Na época das duas negativas, minha mãe ficou na linha de frente para falar com o plano porque eu estava fazendo a químio para que o câncer não espalhasse.
Minha família e amigos começaram uma movimentação grande nas redes sociais, além de entrar com um processo, que gerou uma liminar, contra o plano. Dias depois da ação, o plano liberou o tratamento, sem recorrer, no dia 2 de fevereiro, e foi só alegria.
Espero que esse seja só o começo de todas as aprovações. Desde o primeiro diagnóstico, lidar com a possibilidade de morte foi enlouquecedor, e ouvir do plano que a única chance que tinha de viver não era possível tirou totalmente meu chão.
Com as negativas, até parei de conversar com a minha família, porque sabia que, se eles não aprovassem, eu ia morrer
Esperança na terapia
No Car-T Cell, eles pegam a minha célula e aplicam como se fosse um chave, que se conecta à célula cancerígena e a destrói. Essa célula com a chave é recolocada de volta como se fosse um transplante de medula, através de uma máquina parecida com a usada na hemodiálise.
Antes ou depois desse transplante, também será feito um tratamento de quatro dias de uma quimioterapia específica.
Coletei as células, que precisavam para fazer o tratamento do Car-T Cell antes de voltar a fazer as químios em janeiro, e agora elas vão para os Estados Unidos para acontecer a manufatura delas [a modificação genética].
Depois de 45 dias, as células voltam ao Brasil para serem inseridas em mim. Se fosse há cinco meses, teria de fazer o tratamento todo nos Estados Unidos, mas, no final do ano passado, a Anvisa (Agência Nacional de Vigilância Sanitária) liberou fazer o tratamento [a infusão das células modificadas] aqui.
A previsão é de que no final de março façam a recolocação das células. Como será uma infusão de células novas, pode haver bastante reação. Precisarei ficar de 14 a 30 dias em observação no hospital. Em abril, maio, eu sairei curada.
Precisamos de muito investimento para que seja possível fazer todo o tratamento [incluindo a reprogramação das células] no Brasil. Temos profissionais e tecnologia, mas falta investimento
Enfrentar o câncer é uma porcaria, mas, por ter minha família, amigos e meu companheiro ao meu lado, tento viver o processo e lidar da melhor forma.
Entendo que a vida é hoje e não é à toa que o presente se chama presente. Temos de viver o presente.
Entenda a doença
- O linfoma difuso de grandes células B representa 30% dos linfomas não Hodgkin e é o mais comum entre eles.
- Pode atingir pessoas de qualquer idade, mas é mais frequente em pessoas mais velhas.

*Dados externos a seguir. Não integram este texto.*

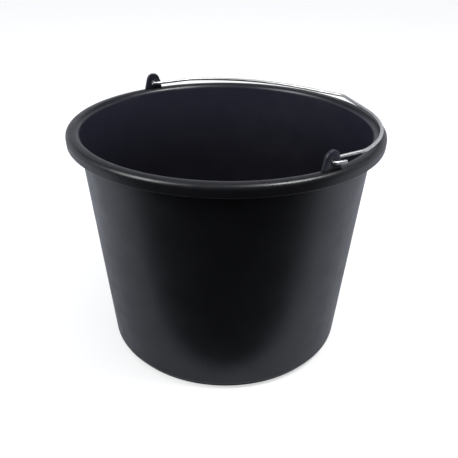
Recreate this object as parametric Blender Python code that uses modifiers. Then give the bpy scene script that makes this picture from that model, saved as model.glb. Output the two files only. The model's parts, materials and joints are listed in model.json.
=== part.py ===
"""Florist bucket: a moulded plastic bucket with a swinging wire bail.

The bucket is one moulding: a tapered wall, a base that stands on a low foot
ring, a rolled rim with a downturned skirt, and two upright ears on top of the
rim.  The bail is one steel wire.  Each of its legs comes down inside an ear,
turns out through the ear's hole and ends in a short tail, so the wire itself
is the hinge pin.  The ears stand on the X axis, and the bail lies folded down
on the rim towards +Y.  Metres, +Z up, the origin on the floor at the centre
of the foot ring.
"""
import bpy
import bmesh
from math import acos, asin, atan2, cos, degrees, pi, radians, sin, sqrt, tan

MM = 0.001

# Bucket body
HEIGHT = 237 * MM                # floor to the top of the rim
WALL_TOP_RADIUS = 146 * MM       # outside of the wall, carried up to the rim's top
WALL_FOOT_RADIUS = 123.6 * MM    # outside of the wall, carried down to the floor
WALL = 1.8 * MM
BASE = 2.2 * MM
BASE_CORNER = 9.5 * MM           # outside radius between wall and base
FLOOR_CORNER = 6 * MM            # inside radius between wall and floor

# Foot ring that the bucket stands on
FOOT_RADIUS = 119 * MM
FOOT_WIDTH = 3 * MM
FOOT_HEIGHT = 2.5 * MM           # recess of the base inside the ring
CORNER_LIFT = 1.5 * MM           # where the outside corner would level out, behind the ring

# Rolled rim with its downturned skirt
RIM_RADIUS = 157.5 * MM
RIM_CORNER = 4.5 * MM            # outer corner between the flat top and the skirt
RIM_INNER_CORNER = 3.8 * MM      # inner corner between the wall and the flat top
RIM_THICKNESS = 2 * MM
SKIRT_DEPTH = 11.5 * MM
SKIRT_THICKNESS = 1.8 * MM
SKIRT_TUCK = 0.6 * MM            # how far the skirt leans in at its lower edge

# Ears, flat tabs that stand on the rim across the X axis
EAR_DISTANCE = 150.5 * MM        # bucket's axis to the middle of the ear's thickness
EAR_THICKNESS = 3.3 * MM
EAR_TOP_RADIUS = 7.9 * MM
EAR_HEIGHT = 17.4 * MM
EAR_HALF_BASE = 10.7 * MM        # half of the ear's width where it meets the rim
EAR_ROOT = 1 * MM                # depth that the ear is rooted in the rim
HOLE_RISE = 7 * MM               # rim's top to the hinge axis
HOLE_RADIUS = 2.4 * MM

# Bail
WIRE_RADIUS = 1.6 * MM
BAIL_RADIUS = 151.3 * MM         # main bow, about the bucket's axis
LEG_DISTANCE = 144.5 * MM        # bucket's axis to each straight leg
SHOULDER_BEND = 30 * MM          # bend between the bow and a leg
PEAK_ANGLE = radians(20)         # half of the turn at the blunt point in the middle
PEAK_BEND = 12 * MM
HOOK_BEND = 4 * MM               # centre-line radius of the bend inside the ear
TAIL_BEND_START = 151.6 * MM
TAIL_BEND = 2.6 * MM             # centre-line radius of the bend outside the ear
TAIL_ANGLE = radians(80)         # turn between the hinge axis and the tail
TAIL_LENGTH = 9.8 * MM
REST_GAP = 0.8 * MM              # between the folded wire and the rim

# Facets
TURN_STEPS = 96
CORNER_STEPS = 4
BASE_CORNER_STEPS = 6
EAR_ARC_STEPS = 8                # quarter and a little more, from a straight side to the top
HOLE_STEPS = 20
PEAK_STEPS = 3
SHOULDER_STEPS = 4
HOOK_STEPS = 5
BOW_STEP_DEGREES = 3
WIRE_SIDES_RESOLUTION = 2        # gives the round wire eight sides
MERGE = 0.00001

QUARTER = pi / 2
HINGE_HEIGHT = HEIGHT + HOLE_RISE
REST_DROP = asin((HOLE_RISE - WIRE_RADIUS - REST_GAP) / BAIL_RADIUS)


def clear_scene():
    """Start from an empty file."""
    for old in list(bpy.data.objects):
        bpy.data.objects.remove(old, do_unlink=True)


def new_collection(name):
    """A collection of that name, linked to the scene."""
    collection = bpy.data.collections.new(name)
    bpy.context.scene.collection.children.link(collection)
    return collection


def plain_material(name, color, roughness, metallic):
    """A Principled BSDF material."""
    material = bpy.data.materials.new(name)
    material.use_nodes = True
    shader = material.node_tree.nodes["Principled BSDF"]
    shader.inputs["Base Color"].default_value = (*color, 1)
    shader.inputs["Roughness"].default_value = roughness
    shader.inputs["Metallic"].default_value = metallic
    return material


def arc(across, up, radius, start, end, steps):
    """Points on a circular arc about (across, up), both ends included."""
    angles = [start + (end - start) * i / steps for i in range(steps + 1)]
    return [(across + radius * cos(a), up + radius * sin(a)) for a in angles]


def wall_radius(height):
    """Outside radius of the tapered wall at a height."""
    return WALL_FOOT_RADIUS + (WALL_TOP_RADIUS - WALL_FOOT_RADIUS) * height / HEIGHT


def bucket_profile():
    """The moulding's cross-section, from the floor's middle round to the base's middle."""
    taper = atan2(WALL_TOP_RADIUS - WALL_FOOT_RADIUS, HEIGHT)
    floor = FOOT_HEIGHT + BASE
    inner_radius = wall_radius(floor + FLOOR_CORNER) - WALL - FLOOR_CORNER
    rim_inner_radius = wall_radius(HEIGHT - RIM_INNER_CORNER) - WALL + RIM_INNER_CORNER
    rim_under = HEIGHT - RIM_THICKNESS
    lip_radius = RIM_RADIUS - SKIRT_TUCK
    lip_height = HEIGHT - SKIRT_DEPTH
    corner_height = CORNER_LIFT + BASE_CORNER
    base_radius = wall_radius(corner_height) - BASE_CORNER
    corner_end = -acos((FOOT_RADIUS - base_radius) / BASE_CORNER)

    points = [(0, floor)]
    points += arc(inner_radius, floor + FLOOR_CORNER, FLOOR_CORNER, -QUARTER, -taper, CORNER_STEPS)
    points += arc(rim_inner_radius, HEIGHT - RIM_INNER_CORNER, RIM_INNER_CORNER,
                  pi - taper, QUARTER, CORNER_STEPS)
    points += arc(RIM_RADIUS - RIM_CORNER, HEIGHT - RIM_CORNER, RIM_CORNER, QUARTER, 0, CORNER_STEPS)
    points += [
        (lip_radius, lip_height),
        (lip_radius - SKIRT_THICKNESS, lip_height),
        (RIM_RADIUS - SKIRT_THICKNESS, HEIGHT - RIM_CORNER),
        (RIM_RADIUS - RIM_CORNER, rim_under),
        (wall_radius(rim_under) + RIM_THICKNESS, rim_under),
        (wall_radius(rim_under - RIM_THICKNESS), rim_under - RIM_THICKNESS),
    ]
    points += arc(base_radius, corner_height, BASE_CORNER, -taper, corner_end, BASE_CORNER_STEPS)
    points += [
        (FOOT_RADIUS, 0),
        (FOOT_RADIUS - FOOT_WIDTH, 0),
        (FOOT_RADIUS - FOOT_WIDTH, FOOT_HEIGHT),
        (0, FOOT_HEIGHT),
    ]
    return points


def turned_body(name, profile, collection, material):
    """A profile turned about the Z axis by a Screw modifier."""
    mesh = bpy.data.meshes.new(name)
    shape = bmesh.new()
    ring = [shape.verts.new((across, 0, up)) for across, up in profile]
    for first, second in zip(ring, ring[1:]):
        shape.edges.new((first, second))
    shape.to_mesh(mesh)
    shape.free()
    body = bpy.data.objects.new(name, mesh)
    collection.objects.link(body)
    mesh.materials.append(material)

    turn = body.modifiers.new("turn", "SCREW")
    turn.axis = "Z"
    turn.angle = 2 * pi
    turn.steps = TURN_STEPS
    turn.render_steps = TURN_STEPS
    turn.use_merge_vertices = True
    turn.merge_threshold = MERGE
    turn.use_smooth_shade = True
    return body


def ear_outline():
    """The tab's outline: a round top on straight sides that widen down to the rim."""
    top_centre = EAR_HEIGHT - EAR_TOP_RADIUS
    reach = sqrt(EAR_HALF_BASE ** 2 + top_centre ** 2)
    side_angle = acos(EAR_TOP_RADIUS / reach) - atan2(top_centre, EAR_HALF_BASE)
    widening = tan(side_angle) * EAR_ROOT
    half = [(EAR_HALF_BASE + widening, -EAR_ROOT)]
    half += arc(0, top_centre, EAR_TOP_RADIUS, side_angle, QUARTER, EAR_ARC_STEPS)
    return half + [(-across, up) for across, up in reversed(half[:-1])]


def closed_spline(curve, points):
    """Add a closed outline to a flat curve."""
    spline = curve.splines.new("POLY")
    spline.points.add(len(points) - 1)
    for point, (across, up) in zip(spline.points, points):
        point.co = (across, up, 0, 1)
    spline.use_cyclic_u = True


def ear_blank(name, side, collection):
    """One ear with its hole, standing across the X axis, as a closed mesh."""
    curve = bpy.data.curves.new(name + "_outline", "CURVE")
    curve.dimensions = "2D"
    curve.fill_mode = "BOTH"
    curve.extrude = EAR_THICKNESS / 2
    closed_spline(curve, ear_outline())
    closed_spline(curve, arc(0, HOLE_RISE, HOLE_RADIUS, 0, 2 * pi, HOLE_STEPS)[:-1])
    outline = bpy.data.objects.new(name + "_outline", curve)
    collection.objects.link(outline)
    outline.rotation_euler = (QUARTER, 0, QUARTER)
    outline.location = (side * EAR_DISTANCE, 0, HEIGHT)
    bpy.context.view_layer.update()

    evaluated = outline.evaluated_get(bpy.context.evaluated_depsgraph_get())
    mesh = bpy.data.meshes.new_from_object(evaluated)
    weld = bmesh.new()
    weld.from_mesh(mesh)
    bmesh.ops.remove_doubles(weld, verts=weld.verts, dist=MERGE)
    weld.to_mesh(mesh)
    weld.free()
    ear = bpy.data.objects.new(name, mesh)
    ear.matrix_world = outline.matrix_world
    collection.objects.link(ear)
    bpy.data.objects.remove(outline, do_unlink=True)
    ear.hide_render = True
    ear.display_type = "WIRE"
    return ear


def make_bucket(collection, cutters):
    """The one-piece moulding: turned body and the two ears grown into its rim."""
    plastic = plain_material("black_plastic", (0.012, 0.012, 0.014), 0.38, 0)
    bucket = turned_body("bucket", bucket_profile(), collection, plastic)
    for side, name in ((1, "ear_right"), (-1, "ear_left")):
        join = bucket.modifiers.new(name, "BOOLEAN")
        join.operation = "UNION"
        join.solver = "EXACT"
        join.object = ear_blank(name, side, cutters)
    return bucket


def bail_half():
    """The wire's middle line on the +X side, from the blunt point to the tail's end."""
    peak_centre = (BAIL_RADIUS - PEAK_BEND) / cos(PEAK_ANGLE)
    shoulder_across = LEG_DISTANCE - SHOULDER_BEND
    shoulder_along = sqrt((BAIL_RADIUS - SHOULDER_BEND) ** 2 - shoulder_across ** 2)
    shoulder_angle = atan2(shoulder_along, shoulder_across)
    hook_across = LEG_DISTANCE + HOOK_BEND
    bow_steps = round(degrees(QUARTER - PEAK_ANGLE - shoulder_angle) / BOW_STEP_DEGREES)

    line = arc(0, peak_centre, PEAK_BEND, QUARTER, QUARTER - PEAK_ANGLE, PEAK_STEPS)
    line += arc(0, 0, BAIL_RADIUS, QUARTER - PEAK_ANGLE, shoulder_angle, bow_steps)
    line += arc(shoulder_across, shoulder_along, SHOULDER_BEND, shoulder_angle, 0, SHOULDER_STEPS)[1:]
    line += arc(hook_across, HOOK_BEND, HOOK_BEND, pi, pi + QUARTER, HOOK_STEPS)
    line += arc(TAIL_BEND_START, TAIL_BEND, TAIL_BEND, -QUARTER, TAIL_ANGLE - QUARTER, HOOK_STEPS)
    tail_across, tail_along = line[-1]
    line.append((tail_across + TAIL_LENGTH * cos(TAIL_ANGLE), tail_along + TAIL_LENGTH * sin(TAIL_ANGLE)))
    return line


def make_bail(collection):
    """The wire bail, its origin on the hinge axis, dropped onto the rim."""
    half = bail_half()
    line = [(-across, along) for across, along in reversed(half[1:])] + half
    curve = bpy.data.curves.new("bail", "CURVE")
    curve.dimensions = "3D"
    curve.bevel_depth = WIRE_RADIUS
    curve.bevel_resolution = WIRE_SIDES_RESOLUTION
    curve.use_fill_caps = True
    spline = curve.splines.new("POLY")
    spline.points.add(len(line) - 1)
    for point, (across, along) in zip(spline.points, line):
        point.co = (across, along, 0, 1)
    spline.use_smooth = True
    bail = bpy.data.objects.new("bail", curve)
    collection.objects.link(bail)
    bail.location = (0, 0, HINGE_HEIGHT)
    bail.rotation_euler = (-REST_DROP, 0, 0)
    curve.materials.append(plain_material("galvanised_wire", (0.62, 0.63, 0.64), 0.28, 1))
    return bail


def build():
    """Make the two pieces of the florist bucket."""
    clear_scene()
    parts = new_collection("florist_bucket")
    cutters = new_collection("cutters")
    make_bucket(parts, cutters)
    make_bail(parts)
    bpy.context.view_layer.update()


build()
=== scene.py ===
# %% [markdown]
# # A florist's bucket
# A flower bucket is two pieces: one black plastic moulding, and one steel wire
# that is its bail.  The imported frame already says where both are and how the
# bail turns, so this lesson only makes the surfaces that are seen: a fine
# turned moulding with its ears, a wire swept along its bends, and the finish
# of each.  Everything is in metres, Z up, and the ears stand on the X axis.

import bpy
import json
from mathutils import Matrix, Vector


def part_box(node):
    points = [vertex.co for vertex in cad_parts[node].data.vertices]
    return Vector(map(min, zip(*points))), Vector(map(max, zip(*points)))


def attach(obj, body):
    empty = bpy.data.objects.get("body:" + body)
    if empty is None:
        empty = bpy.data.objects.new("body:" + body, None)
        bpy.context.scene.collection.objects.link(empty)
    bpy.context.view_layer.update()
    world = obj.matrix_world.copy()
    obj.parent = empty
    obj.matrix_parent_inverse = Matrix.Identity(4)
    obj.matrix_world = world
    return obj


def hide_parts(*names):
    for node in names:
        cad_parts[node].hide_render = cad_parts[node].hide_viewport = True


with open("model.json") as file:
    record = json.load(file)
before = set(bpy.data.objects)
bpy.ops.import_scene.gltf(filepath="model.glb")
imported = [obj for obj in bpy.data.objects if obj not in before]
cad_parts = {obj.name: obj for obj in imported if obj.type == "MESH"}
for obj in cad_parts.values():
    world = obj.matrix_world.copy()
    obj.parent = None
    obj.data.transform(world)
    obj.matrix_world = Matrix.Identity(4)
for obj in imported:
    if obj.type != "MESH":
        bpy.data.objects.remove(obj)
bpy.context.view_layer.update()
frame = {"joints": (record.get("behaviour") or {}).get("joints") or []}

# %% [markdown]
# ## Measures to work from
# A maker starts from a few measures that have to be met: how high and how
# wide the moulding is, and where the bail turns.  They could be typed in
# again, but then the surfaces and the frame could drift apart, so they are
# read from the frame.  Every other size is written as a number of MM.

# %% Tools and measures
import json
from math import acos, asin, atan2, cos, pi, radians, sin, sqrt, tan

import bmesh
import bpy
from mathutils import Matrix, Vector

MM = 0.001
QUARTER = pi / 2
MERGE = 0.00001
bucket_low, bucket_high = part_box("bucket")
bail_low, bail_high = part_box("bail")
hinge = Vector(frame["joints"][0]["pos_m"])
print("bucket", [round(v / MM, 1) for v in bucket_high - bucket_low], "hinge height", round(hinge.z / MM, 1))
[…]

- É uma massa de crescimento rápido em órgãos como intestinos, ossos, cérebro, medula ou em um gânglio linfático e geralmente reage bem ao tratamento: 75% dos pacientes deixam de apresentar sintomas após a terapia inicial e metade deles fica curada.
O tratamento
- O tratamento com Car-t Cell, indicado como única opção para curar a estudante, consiste em habilitar linfócitos T, células de defesa do corpo, com receptores capazes de reconhecer o tumor.
- A terapia custa até US$ 500 mil dólares (mais de R$ 2,5 milhões).
- É considerada uma das novas frentes promissoras de tratamento contra o câncer. Nos Estados Unidos, este tratamento já é comum. No Brasil, porém, ainda há entraves.
O que diz o plano
Questionada pelo UOL sobre o caso de Isadora e o motivo das negativas anteriores, a Amil informou "que cumpriu a liminar em questão e seguirá em discussão sobre a utilização do Car-T Cell".